Hmm…I am now conflicted in my views. In my last post, I wrote about the beautiful carefree nature of Greece. But now I’m starting to think it’s a double-edged sword.
Yesterday in Naxos, I had this amazing conversation with a Ukrainian-born Greece resident. His name is Ivan. I learned that he was a comp sci major who quit his IT job to become a waiter on the beach. Even though we were from opposite ends of the globe (him being from Ukraine and Athens) it was crazy hearing about our similar views. That money is a means not the goal and experiences matter more than things. That we should LIVE rather than just exist. That traveling is nice, but living abroad longer term can teach us more about how people think and live in different parts of the world. That though we need to enjoy the moment we should also have direction and work towards our passions, because we only have one shot at life.
This is Ivan
Ivan taught me about the Greek economy and how difficult it can be to pursue your dreams in Greece. In Athens, his IT salary was 600 euros a month. And his beach job is currently paying 25 euros a day for 8-9 hours of work. Granted, the cost of living is lower in Greece, but that type of pay makes it so hard to get out of debt and reach for a better life.
He also found that building websites and apps were hard when they were geared towards the Greek market. Since the market is small, even the owners of the biggest tech blogs in Greece made their blogs their side jobs rather than their main jobs. This made me wonder – if you geared your website to US audiences, would your location factor into United States SEO? Would it make it almost impossible to rank in the US? It also made me appreciate America and home so much more. It was kind of what I needed to hear. He hustles hard and constantly works on projects with his friend. His passion is programming but Greece makes it hard for him to get where he needs to be.
The conversation inspired me because it’s people like him who I want to help succeed – who think bigger and want to live for experiences. Who work hard but are restricted because of where they’re from. It makes me want to succeed myself so I can help others live out their potential.
But he also taught me something negative about Greece. And he says this is all his own opinion and there are always different sides to the story – so don’t bash me if I’m wrong! But I’m going to report what he told me and go off of his perspectives.
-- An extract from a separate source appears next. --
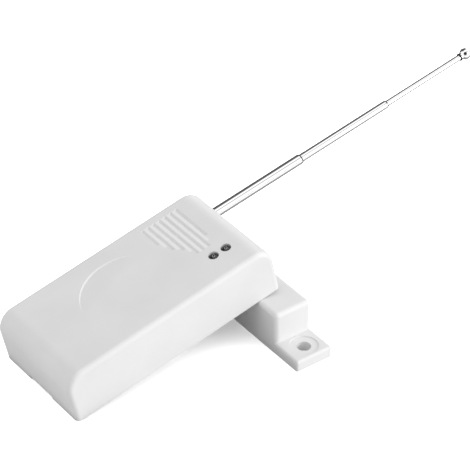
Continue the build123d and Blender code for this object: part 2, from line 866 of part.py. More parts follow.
# Base of the sleeve: a plug pressed into it, an angle bracket on the board and a screw
with BuildPart() as antenna_base_plug:
    with BuildSketch(antenna.offset(sleeve_end)):
        Circle(sleeve_radius - tube_wall - close_gap)
        Circle(antenna_screw_diameter / 2 + close_gap, mode=Mode.SUBTRACT)
    extrude(amount=plug_length)
save(antenna_base_plug, "antenna_base_plug")

bracket_face = housing_length + sleeve_end * cos(radians(antenna_droop)) - fit_gap
with BuildPart() as antenna_bracket:
    with BuildSketch(side_at(antenna_side + bracket_width / 2)):
        with BuildLine():
            Polyline(
                (bracket_face - bracket_foot, board_top + bracket_thickness / 2),
                (bracket_face - bracket_thickness / 2, board_top + bracket_thickness / 2),
                (bracket_face - bracket_thickness / 2, board_top + bracket_height),
            )
        trace(line_width=bracket_thickness)
    extrude(amount=bracket_width)
    with BuildSketch(antenna.offset(sleeve_end)):
        Circle(antenna_screw_diameter / 2 + fit_gap)
    extrude(amount=-bracket_foot, mode=Mode.SUBTRACT)
save(antenna_bracket, "antenna_bracket")

screw_seat = sleeve_end - 2 * fit_gap - bracket_thickness
with BuildPart() as antenna_screw:
    with BuildSketch(antenna.offset(screw_seat - antenna_screw_head_height)):
        Circle(antenna_screw_head / 2)
    extrude(amount=antenna_screw_head_height)
    with BuildSketch(antenna.offset(screw_seat)):
        Circle(antenna_screw_diameter / 2)
    extrude(amount=sleeve_end - screw_seat + plug_length - close_gap)
save(antenna_screw, "antenna_screw")

print("lean of the transmitter in degrees", round(degrees(lean), 3))
print("travel of each antenna section", [round(travel, 3) for travel in section_travels])
print("antenna direction", [round(value, 6) for value in antenna.z_dir])
print("housing direction", [round(value, 6) for value in transmitter.z_dir])
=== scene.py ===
import json
from math import asin, cos, pi, radians, sin, tau

import bmesh
import bpy
from mathutils import Matrix, Vector


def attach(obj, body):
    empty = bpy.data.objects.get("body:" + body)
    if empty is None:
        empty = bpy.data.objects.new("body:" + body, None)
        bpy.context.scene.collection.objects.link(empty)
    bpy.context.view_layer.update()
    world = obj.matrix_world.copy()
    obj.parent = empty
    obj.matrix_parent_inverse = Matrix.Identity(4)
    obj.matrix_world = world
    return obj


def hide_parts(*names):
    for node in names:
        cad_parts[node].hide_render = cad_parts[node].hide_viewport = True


# A wireless door sensor: a white transmitter with a chrome telescopic antenna, leaning on its
# magnet unit. Metres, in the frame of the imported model.
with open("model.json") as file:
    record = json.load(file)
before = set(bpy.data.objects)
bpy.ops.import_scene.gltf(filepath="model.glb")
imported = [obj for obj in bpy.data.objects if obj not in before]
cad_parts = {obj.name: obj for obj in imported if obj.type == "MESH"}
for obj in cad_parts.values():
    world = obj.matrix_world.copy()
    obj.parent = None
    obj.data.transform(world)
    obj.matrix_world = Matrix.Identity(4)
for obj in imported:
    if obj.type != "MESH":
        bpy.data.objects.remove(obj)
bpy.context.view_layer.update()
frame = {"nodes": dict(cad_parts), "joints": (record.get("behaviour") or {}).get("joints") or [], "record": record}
nodes = frame["nodes"]

# Ways that a distance can be measured along in the transmitter's frame
ALONG, ACROSS, OUT, ROUND, ALL_WAYS = (1, 0, 0), (0, 1, 0), (0, 0, 1), (1, 1, 0), (1, 1, 1)


def points_of(node, own):
    """A node's points in a frame of its own."""
    into_own = own.inverted()
    return [into_own @ vertex.co for vertex in nodes[node].data.vertices]


def box_round(points):
    """The low and the high corner of some points."""
    return [Vector([end(values) for values in zip(*points)]) for end in (min, max)]


# The transmitter's own frame: X along its length from the foot of its low end, Y across it from
# its middle, Z out of its top
axes = {joint["name"]: joint["axis"] for joint in frame["joints"]}
lean = asin(-axes["housing_lift"][0])
leaning = Matrix.Rotation(-lean, 4, "Y")
low, high = box_round(points_of("front_housing", leaning))
low_end_foot = leaning @ Vector((low.x, (low.y + high.y) / 2, low.z))
transmitter = Matrix.Translation(low_end_foot) @ leaning
boxes = {node: box_round(points_of(node, transmitter)) for node in nodes}

# The grooves in that frame: each one's share of the longest, their sizes, and where the last
# one and the line that they all start from, on the far side, lie
groove_shares = (0.43, 0.67, 0.79, 1.0, 1.0, 1.0, 0.79)
groove_length, groove_width, groove_pitch = 0.0205, 0.0011, 0.0021
last_groove, groove_far_side = 0.0646, 0.0154


def low_of(node):
    """A node's low corner in the transmitter's frame."""
    return boxes[node][0]


def high_of(node):
    """A node's high corner in the transmitter's frame."""
    return boxes[node][1]


def middle_of(node):
    """The middle of a node in the transmitter's frame."""
    return (low_of(node) + high_of(node)) / 2


# Node helpers
def give(tree, node, sockets):
    """Set each of a node's sockets to a value, or link it to another node's output."""
    for key, value in sockets.items():
        socket = node.inputs[key]
        if isinstance(value, bpy.types.NodeSocket):
            tree.links.new(value, socket)
        else:
            socket.default_value = (*value, 1) if socket.type == "RGBA" else value


def math_step(tree, operation, value, other=0.0):
    """A number worked on by one operation."""
    node = tree.nodes.new("ShaderNodeMath")
    node.operation = operation
    give(tree, node, {0: value, 1: other})
    return node.outputs["Value"]


def vector_step(tree, operation, vector, other=(0, 0, 0)):
    """A vector worked on by one operation. A length or a dot product is a number."""
    node = tree.nodes.new("ShaderNodeVectorMath")
    node.operation = operation
    give(tree, node, {0: vector, 1: other})
    return node.outputs["Value" if operation in ("LENGTH", "DOT_PRODUCT") else "Vector"]


def spread(tree, value, low, high, start=0.3, end=0.7):
    """A value from start to end, spread over low to high."""
    node = tree.nodes.new("ShaderNodeMapRange")
    ends = {"From Min": start, "From Max": end, "To Min": low, "To Max": high}
    give(tree, node, {"Value": value, **ends})
    return node.outputs["Result"]


def mix_colors(tree, share, first, second, how="MIX"):
    """Two colours or grey levels mixed, with a share of the second."""
    node = tree.nodes.new("ShaderNodeMix")
    node.data_type = "RGBA"
    node.blend_type = how
    give(tree, node, {"Factor": share, "A": first, "B": second})
    return node.outputs["Result"]


def mix_shaders(tree, share, first, second):
    """Two shaders mixed, with a share of the second."""
    node = tree.nodes.new("ShaderNodeMixShader")
    give(tree, node, {0: share, 1: first, 2: second})
    return node.outputs[0]


def noise(tree, size, detail, roughness):
    """Noise with features of a size in metres, in object coordinates."""
    texture = tree.nodes.new("ShaderNodeTexNoise")
    point = tree.nodes.new("ShaderNodeTexCoord").outputs["Object"]
    give(tree, texture, {"Vector": point, "Scale": 1 / size})
    give(tree, texture, {"Detail": detail, "Roughness": roughness})
    return texture.outputs["Fac"]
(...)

The carefree lifestyle seems to stem from their past history. The government would give out free things to people, and they have an extremely high percentage of homeowners because of this. And I heard that in the past, when homeowners were in debt and they passed away, the property – NOT THE DEBT – simply passed down to future generations (Update: Not sure about the accuracy of this). Wtf? Fortunately, they’ve changed the policy now. But I’m starting to understand the Greek economic crisis a lot more.
Greece owes a ton of money, but they’re still terrible at regulating its people. Many people don’t pay their taxes. They don’t pay their public transportation fees. And what does the Greek government do? Instead of getting better at regulating, they increase the tax amounts and fees until they’re impossibly high. Those who paid their taxes and paid the fees are going to want to stop giving money to the government when the rest of the population isn’t doing so. In this case, how is the economic crisis going to be solved? The future generations are enjoying their inheritances now, but later on they may be screwed because of the government and the way of life in the past.
I’ve realized the locals I talk to seem carefree BECAUSE of their inheritances. And if it’s true, I think all of this is making me feel more distant from Greece. I met another local who was obsessed with showing off his money, things, and titles. It made me want to puke. And now I realize it all makes sense.
Because of these conversations, I’ve been thinking more about the friends I want to surround myself with and even the type of guy I want to be with in the future. I realize that for me, similar values and background are crucial. I have a terrible physical attraction to dark-haired European men…my friends all know this…but when it comes down to it, I can relate better to people who grew up like me.
First of all, let me make it clear that I’m not actively searching for companionship. With this life abroad, my goals are to learn more about myself and work on financial independence and my passions. But I’m definitely open to the concept of relationships, and I’m more willing to date and meet new people than I was before.
Back to the topic. Does that mean I’m going to close off my “soulmate search” to finding someone of my ethnicity? No – I think there’s always possibility to find compatibility across different races and borders, etc. For example, PLATONICALLY, I found a connection to Ivan because we totally understood each other in our ways of thinking, even though we were from opposite ends of the globe. But as a Chinese American, these past few days have also made me appreciate home, America, Hong Kong, and Chinese values way more. I respect Chinese culture because we work hard and value family. We work hard to provide for our future generations and to take care of our past generations. But another question I have to ask is if we succeed in the present and hand things down to our kids, how will future generations appreciate what they have? How would I make sure my kids grow up grounded, open-minded, and appreciative?
Anyway my thoughts have been crazy these days because of the people I’ve been talking to. I’ve somehow been wanting to seclude myself further, even though I’m already secluding myself by being abroad. However, I’m excited to see my parents in two days. My brother and I bought them a 3-4 week vacation so they will be stuck with me for a few nights. And especially because of the unbearable heat in my flat in Athens, I’m honestly quite ready to leave for Bucharest on July 13!